Quick Comparison Table For Fast Recall

If you only want the punchiest mental anchors, this second table keeps it simple. It’s meant for quick scanning without re-reading the full explanation.

Shortcut What It Means What To Remember
22% rule Greenland vs U.S. total area Greenland is near one-fifth of the U.S.
About 4.5x U.S. total area vs Greenland The U.S. holds about four and a half Greenlands
Bigger than Alaska Largest U.S. state comparison Greenland still wins on total area
Map stretch warning High-latitude distortion on many flat maps Near-pole places can look oversized
Area beats shape Outline can trick the eye Use area numbers to settle it

A Simple Way To Explain It To Someone Else

If you’re trying to settle a friendly argument, this short script works.
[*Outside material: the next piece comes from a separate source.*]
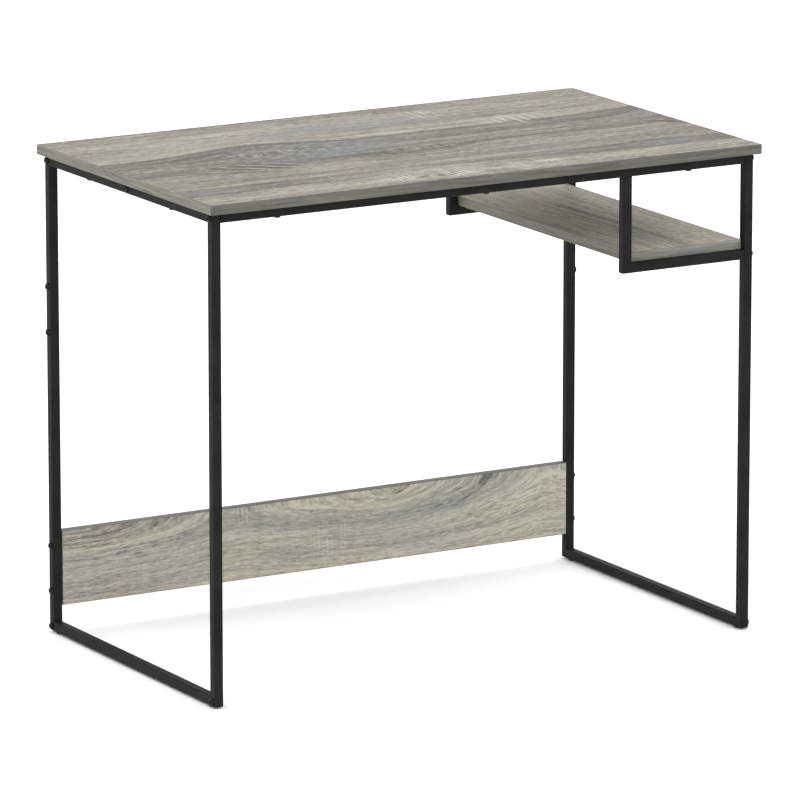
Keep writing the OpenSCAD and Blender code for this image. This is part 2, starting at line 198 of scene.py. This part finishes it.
def grain(shader, u, v, rings, bands, seed, cool=None, dashes=None, extra=None, shade=1.0,
          toward=SHADE, openness=1.0, figure=1.0):
    """Colours a printed oak grain that runs along u.

    rings is the distance across the growth rings, which the finer grain follows. bands is the
    slow change of tone across the board, and extra adds to it. cool and dashes, from 0 to 1, say
    where the print turns blue-grey and where its pores are long and dark. openness is how open and
    rough the fine grain is, and figure how strong the larger grain is. A shade below 1 moves the
    whole print that far towards the colour in toward.
    """
    sway = streak(shader, u, v, 9.0, 22.0, seed) * 0.007
    across = rings + sway
    slow = streak(shader, u, across, 1.6, 24.0, seed + 3.0)
    lines = streak(shader, u, across, 2.4, 95.0, seed + 7.0, 3.0, 0.6)
    fine = streak(shader, u, across, 9.0, 260.0, seed + 11.0, 3.0, 0.7)
    fibre = streak(shader, u, across, 60.0, 420.0, seed + 17.0, 3.0, 0.85) * openness
    pores = shader.rise(shader.noise(u * 48.0, across * 420.0, seed + 23.0, 1.0), 0.60, 0.68)
    crowd = shader.rise(shader.noise(u * 8.0, v * 30.0, seed + 27.0), 0.40, 0.62)
    tone = bands + (slow * 0.5 + lines * 0.95 + fine * 1.7) * figure + fibre * 2.3
    tone = tone - pores * crowd * (0.30 * openness)
    if dashes:
        strokes = shader.rise(shader.noise(u * 34.0, across * 300.0, seed + 31.0, 1.0), 0.56, 0.64)
        tone = tone - strokes * dashes * 0.42
    if extra:
        tone = tone + extra
    colour = shader.ramp(tone.clamped(), GRAIN_TONES)
    patches = shader.rise(shader.noise(u * 4.0, across * 15.0, seed + 29.0), 0.50, 0.72) * 0.55
    if cool:
        patches = patches + cool
    colour = shader.mix(patches.clamped(), colour, shader.mix(0.38, colour, SMOKE))
    warmth = shader.rise(shader.noise(u * 5.0, across * 34.0, seed + 37.0), 0.55, 0.72) * 0.35
    colour = shader.mix(warmth, colour, shader.mix(0.55, colour, ROSE))
    if shade != 1.0:
        colour = shader.mix(1.0 - shade, colour, toward)
    shader.feed(shader.surface.inputs["Base Color"], colour)
    shader.feed(shader.surface.inputs["Roughness"], 0.55 + fine * 0.15 + pores * 0.08)
    shader.bump(fine * 0.6 + fibre * 0.5 - pores * 0.6, 0.0001)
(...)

  1. Greenland’s surface area is about 2.17 million square kilometers.
  2. The United States (50 states plus D.C.) totals about 9.83 million square kilometers.
  3. That makes Greenland a bit over 22% of the U.S. by total area.
  4. Greenland can look larger on common world maps because high latitudes get stretched.

That’s it. No fancy tricks. Just area numbers and a reminder that map projections can fool your brain.

Takeaway

Greenland is massive. It’s the world’s largest island, and it beats every U.S. state in total area. Still, it’s not close to matching the United States as a whole.

If you want one clean line to keep: Greenland is a bit over one-fifth the size of the United States by total area.